*TASK DIRECTIONS*:
Print out the entries below with no edits.

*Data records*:

━━━━━━━━━━━━━━━━

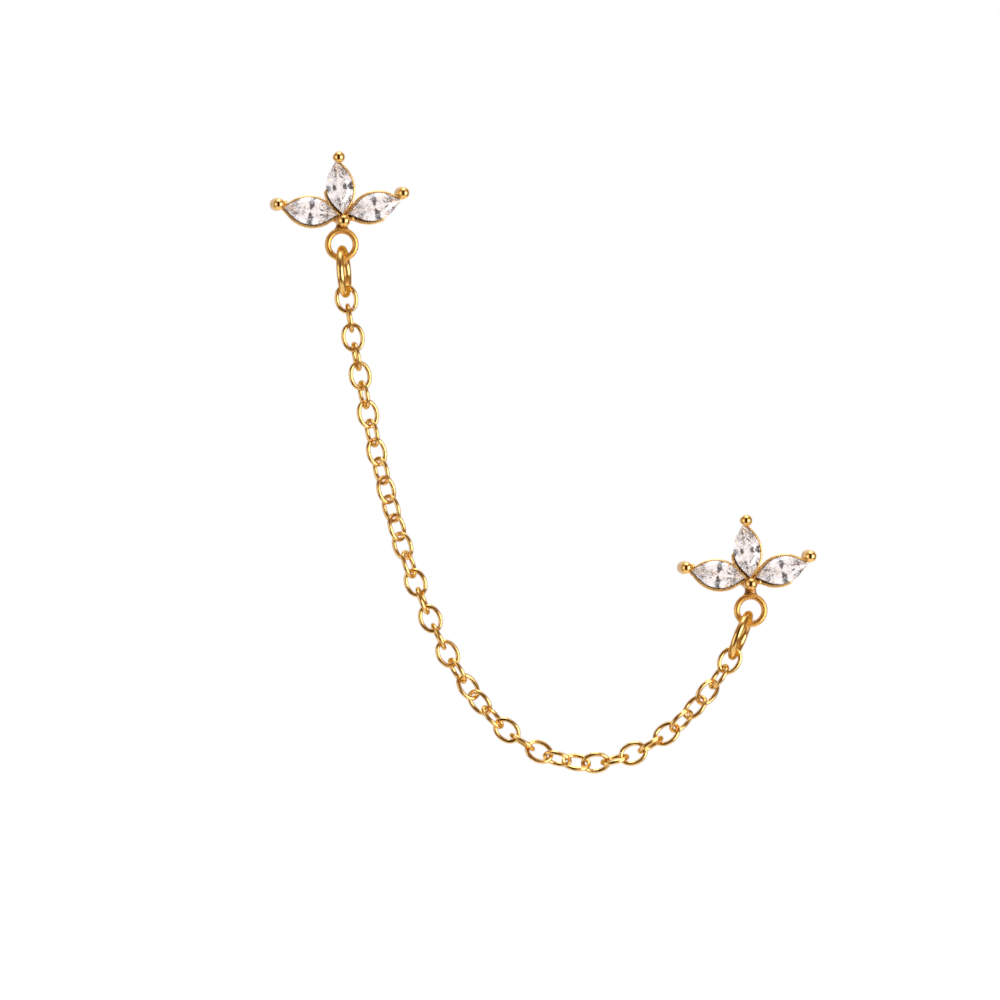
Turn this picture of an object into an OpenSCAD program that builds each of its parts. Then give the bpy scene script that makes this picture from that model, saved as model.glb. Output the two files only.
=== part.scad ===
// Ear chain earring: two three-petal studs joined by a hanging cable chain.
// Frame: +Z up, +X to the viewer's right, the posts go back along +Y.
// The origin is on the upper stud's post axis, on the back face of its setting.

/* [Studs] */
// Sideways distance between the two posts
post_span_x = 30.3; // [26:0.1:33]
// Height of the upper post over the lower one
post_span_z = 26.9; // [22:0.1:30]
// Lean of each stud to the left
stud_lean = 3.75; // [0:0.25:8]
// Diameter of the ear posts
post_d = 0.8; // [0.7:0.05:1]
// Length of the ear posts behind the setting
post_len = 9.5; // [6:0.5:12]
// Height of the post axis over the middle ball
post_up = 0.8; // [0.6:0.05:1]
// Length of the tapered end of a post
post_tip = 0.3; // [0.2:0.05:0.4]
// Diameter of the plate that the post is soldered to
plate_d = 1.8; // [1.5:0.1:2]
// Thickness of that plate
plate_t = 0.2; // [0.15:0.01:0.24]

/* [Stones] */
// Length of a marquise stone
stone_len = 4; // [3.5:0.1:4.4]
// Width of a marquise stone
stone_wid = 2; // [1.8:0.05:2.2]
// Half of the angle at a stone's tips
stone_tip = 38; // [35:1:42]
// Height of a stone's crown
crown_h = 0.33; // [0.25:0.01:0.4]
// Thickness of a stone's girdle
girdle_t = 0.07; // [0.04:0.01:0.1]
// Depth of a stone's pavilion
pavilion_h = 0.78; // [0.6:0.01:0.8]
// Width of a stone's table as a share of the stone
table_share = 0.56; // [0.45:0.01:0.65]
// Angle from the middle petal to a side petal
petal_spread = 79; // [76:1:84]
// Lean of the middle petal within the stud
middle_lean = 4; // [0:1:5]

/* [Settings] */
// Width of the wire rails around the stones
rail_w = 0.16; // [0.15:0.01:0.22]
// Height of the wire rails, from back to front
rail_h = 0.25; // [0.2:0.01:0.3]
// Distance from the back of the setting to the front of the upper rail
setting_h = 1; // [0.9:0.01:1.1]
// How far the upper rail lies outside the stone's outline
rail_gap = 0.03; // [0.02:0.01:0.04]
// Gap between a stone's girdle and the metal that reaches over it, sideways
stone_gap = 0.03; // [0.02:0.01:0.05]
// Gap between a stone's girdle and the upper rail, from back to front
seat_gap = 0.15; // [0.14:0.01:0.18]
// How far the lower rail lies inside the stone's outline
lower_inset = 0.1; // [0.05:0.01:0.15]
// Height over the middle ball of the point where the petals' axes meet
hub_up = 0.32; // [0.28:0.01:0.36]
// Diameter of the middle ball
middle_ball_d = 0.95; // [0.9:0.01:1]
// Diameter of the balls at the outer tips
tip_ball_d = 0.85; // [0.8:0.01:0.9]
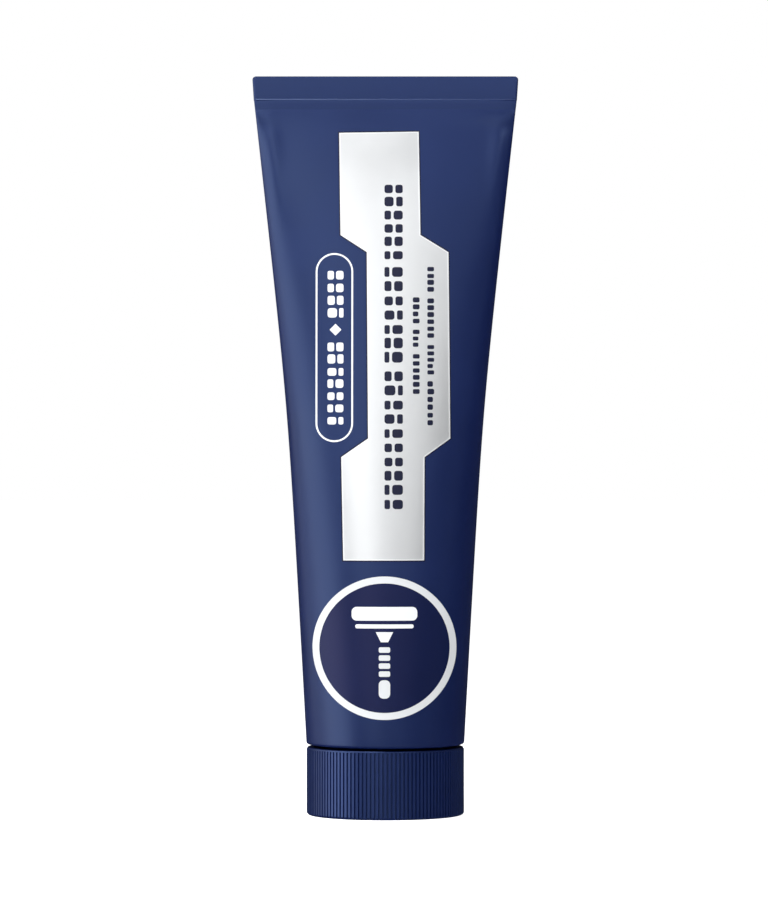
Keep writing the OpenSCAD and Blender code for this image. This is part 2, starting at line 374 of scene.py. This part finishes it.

━━━━━━━━━━━━━━━━

*ANSWER FOR THIS EXERCISE*:
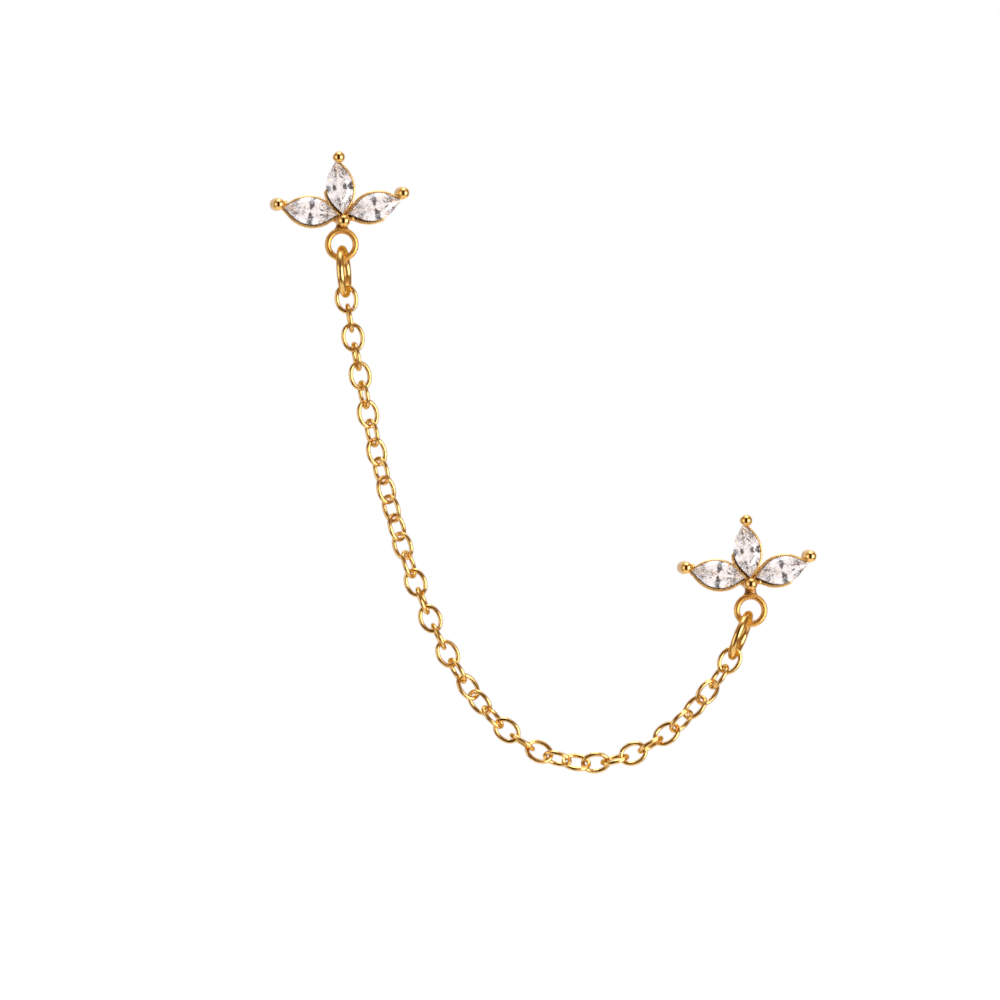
Turn this picture of an object into an OpenSCAD program that builds each of its parts. Then give the bpy scene script that makes this picture from that model, saved as model.glb. Output the two files only.
=== part.scad ===
// Ear chain earring: two three-petal studs joined by a hanging cable chain.
// Frame: +Z up, +X to the viewer's right, the posts go back along +Y.
// The origin is on the upper stud's post axis, on the back face of its setting.

/* [Studs] */
// Sideways distance between the two posts
post_span_x = 30.3; // [26:0.1:33]
// Height of the upper post over the lower one
post_span_z = 26.9; // [22:0.1:30]
// Lean of each stud to the left
stud_lean = 3.75; // [0:0.25:8]
// Diameter of the ear posts
post_d = 0.8; // [0.7:0.05:1]
// Length of the ear posts behind the setting
post_len = 9.5; // [6:0.5:12]
// Height of the post axis over the middle ball
post_up = 0.8; // [0.6:0.05:1]
// Length of the tapered end of a post
post_tip = 0.3; // [0.2:0.05:0.4]
// Diameter of the plate that the post is soldered to
plate_d = 1.8; // [1.5:0.1:2]
// Thickness of that plate
plate_t = 0.2; // [0.15:0.01:0.24]

/* [Stones] */
// Length of a marquise stone
stone_len = 4; // [3.5:0.1:4.4]
// Width of a marquise stone
stone_wid = 2; // [1.8:0.05:2.2]
// Half of the angle at a stone's tips
stone_tip = 38; // [35:1:42]
// Height of a stone's crown
crown_h = 0.33; // [0.25:0.01:0.4]
// Thickness of a stone's girdle
girdle_t = 0.07; // [0.04:0.01:0.1]
// Depth of a stone's pavilion
pavilion_h = 0.78; // [0.6:0.01:0.8]
// Width of a stone's table as a share of the stone
table_share = 0.56; // [0.45:0.01:0.65]
// Angle from the middle petal to a side petal
petal_spread = 79; // [76:1:84]
// Lean of the middle petal within the stud
middle_lean = 4; // [0:1:5]

/* [Settings] */
// Width of the wire rails around the stones
rail_w = 0.16; // [0.15:0.01:0.22]
// Height of the wire rails, from back to front
rail_h = 0.25; // [0.2:0.01:0.3]
// Distance from the back of the setting to the front of the upper rail
setting_h = 1; // [0.9:0.01:1.1]
// How far the upper rail lies outside the stone's outline
rail_gap = 0.03; // [0.02:0.01:0.04]
// Gap between a stone's girdle and the metal that reaches over it, sideways
stone_gap = 0.03; // [0.02:0.01:0.05]
// Gap between a stone's girdle and the upper rail, from back to front
seat_gap = 0.15; // [0.14:0.01:0.18]
// How far the lower rail lies inside the stone's outline
lower_inset = 0.1; // [0.05:0.01:0.15]
// Height over the middle ball of the point where the petals' axes meet
hub_up = 0.32; // [0.28:0.01:0.36]
// Diameter of the middle ball
middle_ball_d = 0.95; // [0.9:0.01:1]
// Diameter of the balls at the outer tips
tip_ball_d = 0.85; // [0.8:0.01:0.9]
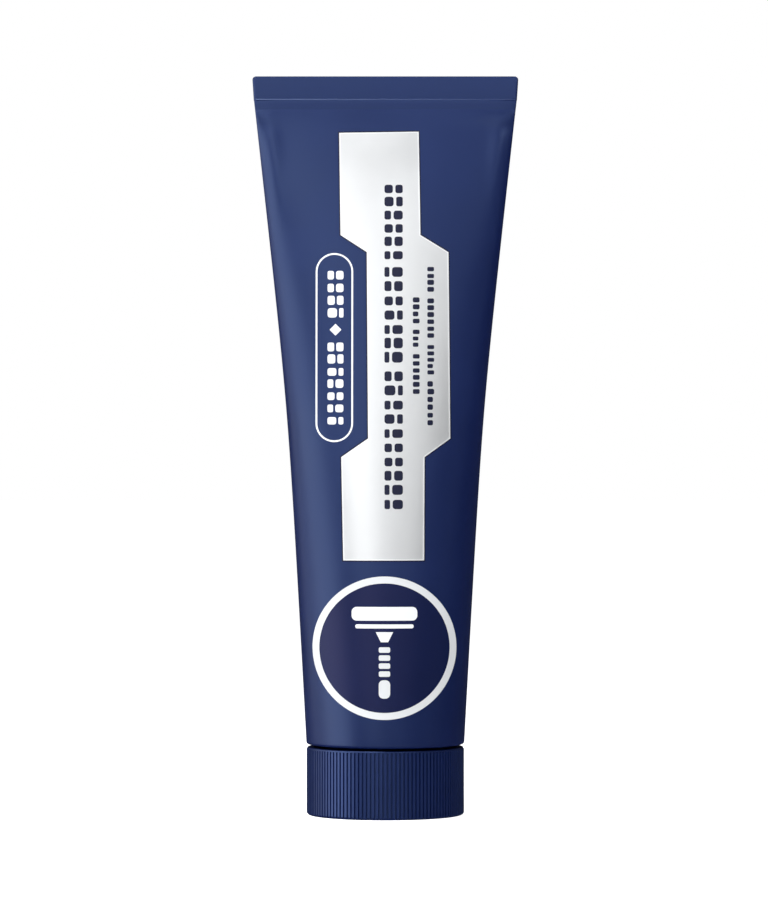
Keep writing the OpenSCAD and Blender code for this image. This is part 2, starting at line 374 of scene.py. This part finishes it.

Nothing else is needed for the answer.